| EM_Umsteps {CondMVT} | R Documentation |
Data Imputation Using EM (Multiple Iterations, Degrees of Freedom Unknown)
Description
This sub-package constitutes the subroutines for EM algorithm (for multiple iterations). It has 2 functions namely LIKE and EM_Umsteps. The function EM_Umsteps carries out missing data imputation as well as parameter estimation in multivariate t distribution in multiple iterations; assuming that the degrees of freedom are unknown. In addition to updating the location vector and the scatter matrix, therefore, the function also finds an estimate for the degrees of freedom. The bisection method is employed in the algorithm to iteratively update the degrees of freedom.The function LIKE (specifying the likelihood) facilitates the setting of tolerance level for convergence of the EM algorithm (that is L(\theta^{t+1})-L(\theta^{t})\leq{\delta}, where \delta is a set tolerance level and t denotes the number of iterations).Details of how EM works in light of unknown degrees of freedom can be found in Kinyanjui et al. (2020) and Liu and Rubin (1995).
Usage
EM_Umsteps(Y,mu,Sigma,df,K,e,error)
Arguments
Y |
the multivariate t dataset |
mu |
the location vector, which must be specified. In cases where it is unknown, starting values are provided. |
Sigma |
Scatter matrix, which must be specified.

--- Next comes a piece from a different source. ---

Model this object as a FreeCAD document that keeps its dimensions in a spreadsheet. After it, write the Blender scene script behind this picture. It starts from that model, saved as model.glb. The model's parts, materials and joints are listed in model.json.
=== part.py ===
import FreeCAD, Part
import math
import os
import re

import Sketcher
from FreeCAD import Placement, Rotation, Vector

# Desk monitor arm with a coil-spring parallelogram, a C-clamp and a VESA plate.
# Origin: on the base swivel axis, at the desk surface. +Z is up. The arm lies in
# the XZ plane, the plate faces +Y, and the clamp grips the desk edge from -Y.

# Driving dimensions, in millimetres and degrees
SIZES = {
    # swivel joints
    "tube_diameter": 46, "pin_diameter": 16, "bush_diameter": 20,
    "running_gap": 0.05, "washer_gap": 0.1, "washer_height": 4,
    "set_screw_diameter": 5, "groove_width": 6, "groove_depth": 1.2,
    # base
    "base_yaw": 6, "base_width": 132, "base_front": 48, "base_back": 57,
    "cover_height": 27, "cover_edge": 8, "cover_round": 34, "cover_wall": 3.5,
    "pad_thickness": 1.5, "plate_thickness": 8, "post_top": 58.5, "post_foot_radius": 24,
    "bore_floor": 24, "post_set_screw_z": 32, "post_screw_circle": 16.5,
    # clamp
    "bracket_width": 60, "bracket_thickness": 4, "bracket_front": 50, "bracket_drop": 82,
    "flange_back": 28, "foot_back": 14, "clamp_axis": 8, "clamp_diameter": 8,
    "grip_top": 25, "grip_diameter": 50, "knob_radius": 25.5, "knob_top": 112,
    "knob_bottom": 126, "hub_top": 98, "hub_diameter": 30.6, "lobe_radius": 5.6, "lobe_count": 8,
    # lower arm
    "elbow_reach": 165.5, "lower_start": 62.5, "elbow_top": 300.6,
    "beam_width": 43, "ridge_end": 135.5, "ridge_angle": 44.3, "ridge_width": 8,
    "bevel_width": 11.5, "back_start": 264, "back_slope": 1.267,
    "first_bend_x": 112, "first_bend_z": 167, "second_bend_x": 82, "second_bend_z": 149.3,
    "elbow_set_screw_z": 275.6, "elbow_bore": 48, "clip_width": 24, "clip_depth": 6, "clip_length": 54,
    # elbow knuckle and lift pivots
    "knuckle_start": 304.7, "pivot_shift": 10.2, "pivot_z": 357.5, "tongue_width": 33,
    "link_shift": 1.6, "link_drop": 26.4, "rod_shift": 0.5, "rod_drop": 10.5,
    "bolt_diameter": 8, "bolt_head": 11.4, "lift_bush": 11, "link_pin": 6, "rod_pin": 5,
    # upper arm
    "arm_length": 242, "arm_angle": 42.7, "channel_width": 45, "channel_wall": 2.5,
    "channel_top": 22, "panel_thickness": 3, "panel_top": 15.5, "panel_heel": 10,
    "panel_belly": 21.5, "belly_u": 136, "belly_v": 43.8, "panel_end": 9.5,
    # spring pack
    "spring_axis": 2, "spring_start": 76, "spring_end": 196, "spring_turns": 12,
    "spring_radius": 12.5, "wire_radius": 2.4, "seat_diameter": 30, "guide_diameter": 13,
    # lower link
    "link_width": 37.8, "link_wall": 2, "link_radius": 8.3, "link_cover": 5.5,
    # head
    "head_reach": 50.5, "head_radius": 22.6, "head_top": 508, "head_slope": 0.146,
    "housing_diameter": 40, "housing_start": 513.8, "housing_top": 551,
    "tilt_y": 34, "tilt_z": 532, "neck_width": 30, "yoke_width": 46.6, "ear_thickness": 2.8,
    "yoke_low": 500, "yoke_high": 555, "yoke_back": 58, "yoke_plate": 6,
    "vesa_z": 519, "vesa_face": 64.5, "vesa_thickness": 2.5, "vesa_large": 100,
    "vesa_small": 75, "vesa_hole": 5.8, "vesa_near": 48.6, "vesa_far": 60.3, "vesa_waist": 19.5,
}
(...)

In cases where it is unknown, starting values are provided. |
df |
degrees of freedom, which must be specified. |
e |
tolerance level for convergence of the bisection method for estimation of df. |
error |
tolerance level for convergence of the EM algorithm. |
K |
the number of iterations, which must be specified. |
Value
Completed dataset, updated location vector,scatter matrix, and degrees of freedom. All outputs are numeric.
References
Kinyanjui, P. K., Tamba, C. L., Orawo, L. A. O., & Okenye, J. O. (2020). Missing data imputation in multivariate t distribution with unknown degrees of freedom using expectation maximization algorithm and its stochastic variants. Model Assisted Statistics and Applications, 15(3), 263-272.

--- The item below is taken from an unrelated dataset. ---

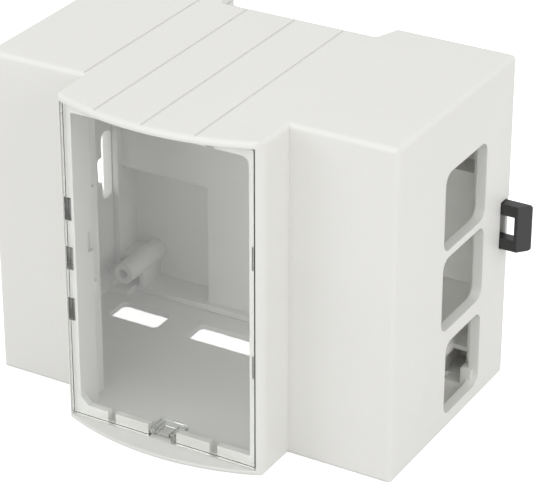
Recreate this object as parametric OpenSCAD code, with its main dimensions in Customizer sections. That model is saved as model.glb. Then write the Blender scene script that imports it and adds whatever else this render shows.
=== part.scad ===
// DIN rail enclosure: one moulded cover, a base that closes it from behind, a clear
// front panel and a sliding rail latch.
// X runs across the rail, Y runs from the front (-Y) to the rail, Z runs along the rail.
// The origin is the middle of the face that seats on the rail.

/* [Case] */
// Width across the rail
body_w = 90; // [84:1:96]
// Length along the rail, four modules
rail_len = 71; // [66:1:80]
// Width of the nose that stands through the panel cut-out
nose_w = 45; // [43:0.5:47]
// Rail seat to the shoulders
shoulder_d = 43.4; // [40:0.2:46]
// Rail seat to the corners of the nose
nose_d = 54.2; // [52:0.2:56]
// How far the two side walls crown in front of the nose corners
crown = 3.8; // [2:0.1:5]
// Depth of the feet behind the rail seat
foot_d = 5.5; // [5:0.1:7]

/* [Walls] */
// Thickness of the two side walls, across the rail
side_t = 1.3; // [1:0.1:2]
// Thickness of the two end walls, along the rail
end_t = 2.2; // [1.6:0.1:3]
// Thickness of the shoulders
shoulder_t = 2; // [1.5:0.1:3]
// Thickness of the nose walls behind the ledge
nose_t = 1.5; // [1.2:0.1:2]
// Radius of the outer edges
edge_r = 1; // [0.5:0.1:1.2]
// Radius of the nose corners, seen along the rail
nose_r = 3; // [2:0.5:4]

/* [Front panel] */
// Thickness of the clear panel
panel_t = 1.8; // [1.4:0.1:2]
// Width of the ledge beside the panel
ledge_w = 1.8; // [1.4:0.1:2.4]
// Height of the ledge at the side walls
ledge_h = 2.4; // [2:0.1:3]
// Gap round the panel
panel_gap = 0.2; // [0.15:0.05:0.3]

/* [Rail seat] */
// From the middle to the hooked end of the rail recess
hook_end = 18.3; // [18:0.1:19]
// From the middle to the latched end of the rail recess
latch_end = 19.4; // [19:0.1:20.5]
// Gap under the fixed hook, for the edge of the rail
hook_gap = 1.4; // [1.2:0.1:2]
// How far the hook reaches over the rail
hook_reach = 2.5; // [2:0.1:3]

/* [Base] */
// Thickness of the base
base_t = 1.9; // [1.5:0.1:2.2]
// Height of the rim in front of the rail seat
rim_d = 3.5; // [3:0.1:3.6]
// Outer radius of the board posts
post_r = 2.3; // [2:0.1:3]
// Radius of the screw holes in the posts
pilot_r = 1; // [0.8:0.05:1.3]
// Front of the posts, in front of the rail seat
post_d = 10.4; // [8:0.2:14]

/* [Latch] */
// Width of the latch
latch_w = 10; // [8:0.5:11]
// Thickness of the latch
latch_t = 2.4; // [2:0.1:2.6]
// How far the latch stands out of the end wall
latch_out = 5.8; // [4:0.2:8]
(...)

Liu, C. and Rubin, D. B. (1995). ML estimation of the t distribution using EM and its extensions, ECM and ECME. Statistica Sinica, 19-39.
Examples
# 3-dimensional multivariate t distribution
n <- 25
p=3
df=3
mu=c(10,20,30)
A=matrix(c(14,10,12,10,13,9,12,9,18), 3,3)

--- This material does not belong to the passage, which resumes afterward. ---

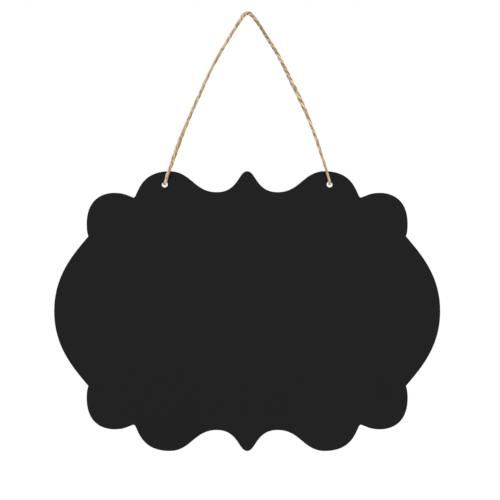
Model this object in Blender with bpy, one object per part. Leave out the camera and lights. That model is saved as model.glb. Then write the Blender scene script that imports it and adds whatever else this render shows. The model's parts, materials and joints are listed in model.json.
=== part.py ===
# A hanging wall chalkboard: a shaped, laminated board on a loop of jute twine.
#
# Metres, +Z up, the front faces -Y. The origin is the hanging point, the underside of the twine's
# top bend, where a nail or hook carries it. The board swings on the line through its two holes.

import math

import bmesh
import bpy
from mathutils import Vector
from mathutils.geometry import interpolate_bezier

# Board
board_width = 0.250
board_height = 0.1812
core_thickness = 0.0025
sheet_thickness = 0.0005
glue_line = 0.0003
sheet_arris = 0.00015

# Twine and its holes
twine_diameter = 0.0022
loop_rise = 0.1097
hole_spacing = 0.1068
hole_inset = 0.0086
hole_clearance = 0.0008
seat_gap = 0.0003

# Knots
strand_gap = 0.0005
tail_length = 0.0095
lead_rise = math.radians(30)
lead_arch = 0.0033
knot_dip = math.radians(10)
knot_opening = 0.7

# Fineness of the curves
outline_steps = 12
hole_steps = 6
tube_resolution = 2
loop_steps = 2
knot_steps = 34
knot_route_steps = 1
arch_steps = 3
bend_steps = 4
ball_steps = 4
gauge_steps = 8

# Sizes that follow
twine_radius = twine_diameter / 2
hole_radius = twine_radius + hole_clearance
bearing_rise = hole_clearance - seat_gap
front_sheet_y = twine_radius + seat_gap
core_y = front_sheet_y + sheet_thickness + glue_line
back_sheet_y = core_y + core_thickness + glue_line
back_face_y = back_sheet_y + sheet_thickness
board_middle_z = hole_inset - board_height / 2

# The outline's upper right quarter, from the middle of the top to the widest point. Each row is a
# point and its curve handles before and after it, across and up, as shares of half the board.
outline_shares = (
    ((0.0000, 1.0000), (-0.0464, 0.0000), (0.0464, 0.0000)),  # tip of the middle crown
    ((0.1580, 0.8503), (-0.1128, 0.0000), (0.1157, 0.0000)),  # dip beside it
    ((0.4014, 1.0000), (-0.1093, 0.0000), (0.1672, 0.0000)),  # round shoulder over the hole
    ((0.5890, 0.8124), (-0.0231, -0.0041), (0.0314, 0.0129)),  # sharp inner corner
    ((0.6889, 0.8453), (-0.0542, 0.0000), (0.0412, 0.0000)),  # top of the corner lobe
    ((0.8315, 0.6217), (0.0000, 0.2000), (0.0000, -0.0640)),  # side of the corner lobe
    ((0.8231, 0.5345), (0.0008, 0.0090), (0.0766, -0.1259)),  # notch above the long side
    ((1.0000, 0.0000), (0.0000, 0.2572), (0.0000, -0.2572)),  # widest point of the side
)
circle_handle_share = 0.5523  # of a circle's radius, for a circle in four quarters

# The twine between the holes, from left to right: across as shares of half the hole spacing, and
# up as shares of the way from the holes to the middle of the twine's top bend.
loop_shares = (
    (-1.000, 0.000),
    (-0.975, 0.055),
    (-0.922, 0.111),
    (-0.881, 0.169),
    (-0.816, 0.257),
    (-0.742, 0.344),
    (-0.664, 0.432),
    (-0.582, 0.519),
    (-0.501, 0.607),
    (-0.413, 0.695),
    (-0.311, 0.782),
    (-0.201, 0.870),
    (-0.128, 0.928),
    (-0.081, 0.963),
    (-0.050, 0.985),
    (-0.024, 0.996),
    (0.009, 1.000),
    (0.037, 0.995),
    (0.065, 0.985),
    (0.099, 0.963),
    (0.152, 0.928),
    (0.226, 0.870),
    (0.342, 0.782),
    (0.441, 0.695),
    (0.529, 0.607),
    (0.620, 0.519),
    (0.702, 0.432),
    (0.777, 0.344),
    (0.843, 0.257),
    (0.903, 0.169),
    (0.943, 0.111),
    (0.983, 0.055),
    (1.000, 0.000),
)

# The overhand knot is a three-lobed knot with one lobe opened. Its ring, lobes and rise, as shares
# of the distance between two strands that lie side by side
knot_ring_share = 0.50
knot_lobe_share = 1.25
knot_rise_share = 0.75

# The cut end beyond the knot: across, along and up from where it leaves, as shares of its length
tail_shares = (
    (0.020, -0.180, 0.000),
    (0.090, -0.355, -0.020),
    (0.230, -0.505, -0.040),
    (0.415, -0.600, -0.080),
    (0.620, -0.645, -0.120),
)


def remove_old_objects():
    for item in list(bpy.data.objects):
        bpy.data.objects.remove(item, do_unlink=True)


def new_collection(name):
    collection = bpy.data.collections.new(name)
    bpy.context.scene.collection.children.link(collection)
    return collection


def new_material(name, color, roughness):
    material = bpy.data.materials.new(name)
    material.use_nodes = True
    shader = material.node_tree.nodes["Principled BSDF"]
    shader.inputs["Base Color"].default_value = (*color, 1)
    shader.inputs["Roughness"].default_value = roughness
    shader.inputs["Metallic"].default_value = 0
    return material


def mirrored(anchors, across, up):
    # The same stretch drawn backwards on the other side, so its handles change places.
    flip = Vector((across, up, 1))
    return [(flip * point, flip * after, flip * before) for point, before, after in reversed(anchors)]


def outline_anchors():
    half_size = Vector((board_width, board_height, 0)) / 2
    quarter = [[half_size * Vector((*pair, 0)) for pair in row] for row in outline_shares]
    right = quarter + mirrored(quarter[:-1], 1, -1)
    return right + mirrored(right[1:-1], -1, 1)


def circle_anchors(radius):
    anchors = []
    for quarter in range(4):
        angle = quarter * math.pi / 2
        spoke = Vector((math.cos(angle), math.sin(angle), 0)) * radius
        handle = Vector((-spoke.y, spoke.x, 0)) * circle_handle_share
        anchors.append((spoke, -handle, handle))
    return anchors


def add_closed_spline(curve, anchors, middle, steps):
    spline = curve.splines.new("BEZIER")
    spline.bezier_points.add(len(anchors) - 1)
    spline.use_cyclic_u = True
    spline.resolution_u = steps
    for item, (point, before, after) in zip(spline.bezier_points, anchors):
        item.handle_left_type = "FREE"
        item.handle_right_type = "FREE"
        item.co = middle + point
        item.handle_left = middle + point + before
        item.handle_right = middle + point + after


def meshed(name, curve, collection, material, parent):
    # Turns a curve into a closed mesh object with its caps joined to its sides.
    drawn = bpy.data.objects.new(name + "_curve", curve)
    collection.objects.link(drawn)
    depsgraph = bpy.context.evaluated_depsgraph_get()
    mesh = bpy.data.meshes.new_from_object(drawn.evaluated_get(depsgraph))
    bpy.data.objects.remove(drawn, do_unlink=True)
    bpy.data.curves.remove(curve)
    mesh.name = name
    mesh.materials.clear()
    mesh.materials.append(material)
    work = bmesh.new()
    work.from_mesh(mesh)
    bmesh.ops.remove_doubles(work, verts=work.verts, dist=seat_gap / 100)
    work.to_mesh(mesh)
    work.free()
    item = bpy.data.objects.new(name, mesh)
    item.parent = parent
    collection.objects.link(item)
    return item


def ease_edge(item, side, width):
    # Breaks the sharp edge round one face of a layer. Side is 1 for the face at local +Z.
    work = bmesh.new()
    work.from_mesh(item.data)
    cap = {face for face in work.faces if round(face.normal.z) == side}
    rim = [edge for face in cap for edge in face.edges if not cap.issuperset(edge.link_faces)]
    bmesh.ops.bevel(work, geom=rim, offset=width, segments=1, affect="EDGES", clamp_overlap=True)
    work.to_mesh(item.data)
    work.free()


def board_layer(name, front_y, thickness, collection, material, hinge):
    # A flat layer with the board's outline and both twine holes.
    curve = bpy.data.curves.new(name, "CURVE")
    curve.dimensions = "2D"
    curve.fill_mode = "BOTH"
    curve.extrude = thickness / 2
    add_closed_spline(curve, outline_anchors(), Vector((0, board_middle_z, 0)), outline_steps)
    for side in (-1, 1):
        middle = Vector((side * hole_spacing / 2, 0, 0))
        add_closed_spline(curve, circle_anchors(hole_radius), middle, hole_steps)
    layer = meshed(name, curve, collection, material, hinge)
    layer.rotation_euler.x = math.pi / 2
    layer.location.y = front_y + thickness / 2
    return layer


def smooth_route(points, steps):
    # Reads a smooth curve through the points, whose slope at each one follows its neighbours.
    padded = [2 * points[0] - points[1], *points, 2 * points[-1] - points[-2]]
    slopes = []
    for before, point, after in zip(padded, padded[1:], padded[2:]):
        behind = (point - before).length
        ahead = (after - point).length
        slope = (point - before) * ahead / behind + (after - point) * behind / ahead
        slopes.append(slope / (behind + ahead))
    route = [points[0]]
    for start, end, leaving, arriving in zip(points, points[1:], slopes, slopes[1:]):
        reach = (end - start).length / 3
        handles = start + leaving * reach, end - arriving * reach
        route.extend(interpolate_bezier(start, *handles, end, steps + 1)[1:])
    return route


def twine_tube(name, route, shares, collection, material, parent):
    # A round tube along the route. The shares set its radius at each point.
    curve = bpy.data.curves.new(name, "CURVE")
    curve.dimensions = "3D"
    curve.bevel_depth = twine_radius
    curve.bevel_resolution = tube_resolution
    curve.use_fill_caps = True
    spline = curve.splines.new("POLY")
    spline.points.add(len(route) - 1)
    for item, point, share in zip(spline.points, route, shares):
        item.co = (*point, 1)
        item.radius = share
    tube = meshed(name, curve, collection, material, parent)
    tube.data.shade_smooth()
    return tube


def ball_end(route):
    # Points past the route's last one, with the radius shares that round the tube off in a ball.
    heading = (route[-1] - route[-2]).normalized()
    points = []
    shares = []
    for step in range(1, ball_steps + 1):
        angle = math.pi / 2 * step / (ball_steps + 0.5)
        points.append(route[-1] + heading * twine_radius * math.sin(angle))
        shares.append(math.cos(angle))
    return points, shares


def twine_loop(collection, material):
    half_width = hole_spacing / 2
    rise = loop_rise + twine_radius
    points = [Vector((across * half_width, 0, up * rise - loop_rise)) for across, up in loop_shares]
    route = smooth_route(points, loop_steps)
    right_end, right_shares = ball_end(route)
    left_end, left_shares = ball_end(route[::-1])
    shares = left_shares[::-1] + [1] * len(route) + right_shares
    return twine_tube("twine_loop", left_end[::-1] + route + right_end, shares, collection, material, None)


def knot_point(turn):
    # Across, along and up from the middle of the knot.
    spacing = twine_diameter + strand_gap
    return spacing * Vector((
        knot_ring_share * math.sin(turn) + knot_lobe_share * math.sin(2 * turn),
        knot_ring_share * math.cos(turn) - knot_lobe_share * math.cos(2 * turn),
        -knot_rise_share * math.sin(3 * turn),
    ))


def knot_route():
    # From the board's front, through the hole, round a bend, over an arch, into the knot and out to
    # the cut end, measured from its own middle at the hole's back mouth: across, along and back from
    # the board. The knot lies flat behind the board, beside the hole.
    first_turn = 3 * math.pi - knot_opening
    last_turn = math.pi + knot_opening
    step_turn = (last_turn - first_turn) / knot_steps
    form = [knot_point(first_turn + step_turn * step) for step in range(knot_steps + 1)]
    arch = []
    for step in range(arch_steps, 0, -1):
        angle = (lead_rise + knot_dip) * step / arch_steps
        arch.append(form[0] + lead_arch * Vector((1 - math.cos(angle), -math.sin(angle), 0)))
    heading = Vector((-math.sin(lead_rise + knot_dip), math.cos(lead_rise + knot_dip), 0))
    bend_radius = twine_diameter
    bend_middle = arch[0] - Vector((0, 0, bend_radius))
    bend = []
    for step in range(bend_steps):
        angle = math.pi / 2 * step / bend_steps
        offset = Vector((0, 0, math.sin(angle))) - heading * math.cos(angle)
        bend.append(bend_middle + bend_radius * offset)
    floor = min(point.z for point in form) - twine_radius
    mouth = Vector((bend[0].x, bend[0].y, floor - seat_gap))
    front = mouth - Vector((0, 0, back_face_y - front_sheet_y))
    tail = [form[-1] + tail_length * Vector(share) for share in tail_shares]
    points = [front, (front + bend[0]) / 2] + bend + arch + form + tail
    return [point - mouth for point in points]


def least_gap(route):
    # The least gap between two strands of the tube, measured on closely read points that lie
    # further apart along it than one tight turn.
    points = smooth_route(route, gauge_steps)
    along = [0]
    for start, end in zip(points, points[1:]):
        along.append(along[-1] + (end - start).length)
    one_turn = math.pi * twine_diameter / 2
    return min(
        (second - first).length - twine_diameter
        for index, first in enumerate(points)
        for other, second in enumerate(points[:index])
        if along[index] - along[other] > one_turn
    )


def overhand_knot(name, side, collection, material, hinge):
    # Side is -1 for the left knot and 1 for the right one, its mirror image. The board hangs on the
    # twine by the top of each hole, so the twine runs above the hole's middle, just clear of its top.
    route = knot_route()
    print(f"{name}: least gap between its strands {least_gap(route) * 1000:.2f} mm")
    placed = []
    for across, along, back in smooth_route(route, knot_route_steps):
        outward = along * math.cos(knot_dip) - across * math.sin(knot_dip)
        down = along * math.sin(knot_dip) + across * math.cos(knot_dip)
        up = bearing_rise - down
        placed.append(Vector((side * (hole_spacing / 2 + outward), back_face_y + back, up)))
    return twine_tube(name, placed, [1] * len(placed), collection, material, hinge)


def build_board():
    remove_old_objects()
    collection = new_collection("wall_chalkboard")
    chalk_black = new_material("chalk_black", (0.0168, 0.0168, 0.0168), 0.92)
    painted_fibre = new_material("painted_fibre", (0.0130, 0.0125, 0.0120), 0.80)
    jute = new_material("jute", (0.4300, 0.3050, 0.1750), 0.95)

    hinge = bpy.data.objects.new("board_hinge", None)
    hinge.location.z = -loop_rise
    collection.objects.link(hinge)

    board_layer("core_panel", core_y, core_thickness, collection, painted_fibre, hinge)
    front = board_layer("front_sheet", front_sheet_y, sheet_thickness, collection, chalk_black, hinge)
    ease_edge(front, 1, sheet_arris)
    back = board_layer("back_sheet", back_sheet_y, sheet_thickness, collection, chalk_black, hinge)
    ease_edge(back, -1, sheet_arris)

    overhand_knot("left_knot", -1, collection, jute, hinge)
    overhand_knot("right_knot", 1, collection, jute, hinge)
    twine_loop(collection, jute)


build_board()
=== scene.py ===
import json
import math
import random

import bmesh
import bpy
from mathutils import Matrix, Vector, noise
from mathutils.geometry import interpolate_bezier


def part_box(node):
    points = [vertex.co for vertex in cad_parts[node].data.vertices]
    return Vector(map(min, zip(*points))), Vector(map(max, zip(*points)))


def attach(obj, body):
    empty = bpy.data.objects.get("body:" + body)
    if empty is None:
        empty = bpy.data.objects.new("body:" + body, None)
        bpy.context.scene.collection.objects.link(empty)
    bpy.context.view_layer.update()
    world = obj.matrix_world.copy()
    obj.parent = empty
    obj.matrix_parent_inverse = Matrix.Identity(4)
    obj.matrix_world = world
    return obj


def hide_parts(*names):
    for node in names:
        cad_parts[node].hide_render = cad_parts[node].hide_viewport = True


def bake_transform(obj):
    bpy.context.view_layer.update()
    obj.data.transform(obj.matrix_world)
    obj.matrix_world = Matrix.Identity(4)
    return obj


# Wall chalkboard on a loop of laid jute twine.
# Metres, +Z up, the front looks along -Y, and the origin is the point that the nail carries.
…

Y7 <-mvtnorm::rmvt(n, delta=mu, sigma=A, df=df)
Y7
TT=Y7 #Complete Dataset
#Introduce MAR Data
Y8= MISS(TT,20) #The newly created incomplete dataset.
Y8
#Initializing Values
mu_stat=c(0.5,1,2)
Sigma_stat=matrix(c(0.33,0.31,0.3,0.31,0.335,0.295,0.3,0.295,0.32),3,3)
df_stat=6
#Imputing Missing Values and Updating Parameter Estimates
#Single Iteration (EM)
EMU1=EM_Uonestep (Y=Y8,mu=mu,Sigma= Sigma_stat,df= df_stat,e=0.00001)
#Multiple Iterations (EM)
EMU=EM_Umsteps(Y=Y8,mu=mu_stat,Sigma=Sigma_stat,df=df_stat,K=1000,e=0.00001,error=0.00001)
#Results for Newly Completed Dataset (EM)
EMU$IMP #Newly completed Dataset (with imputed values)
EMU$mu #updated location vector
EMU$Sigma #updated scatter matrix
EMU$df #Updated degrees of freedom.
EMU$K1 #number of iterations the algorithm takes to converge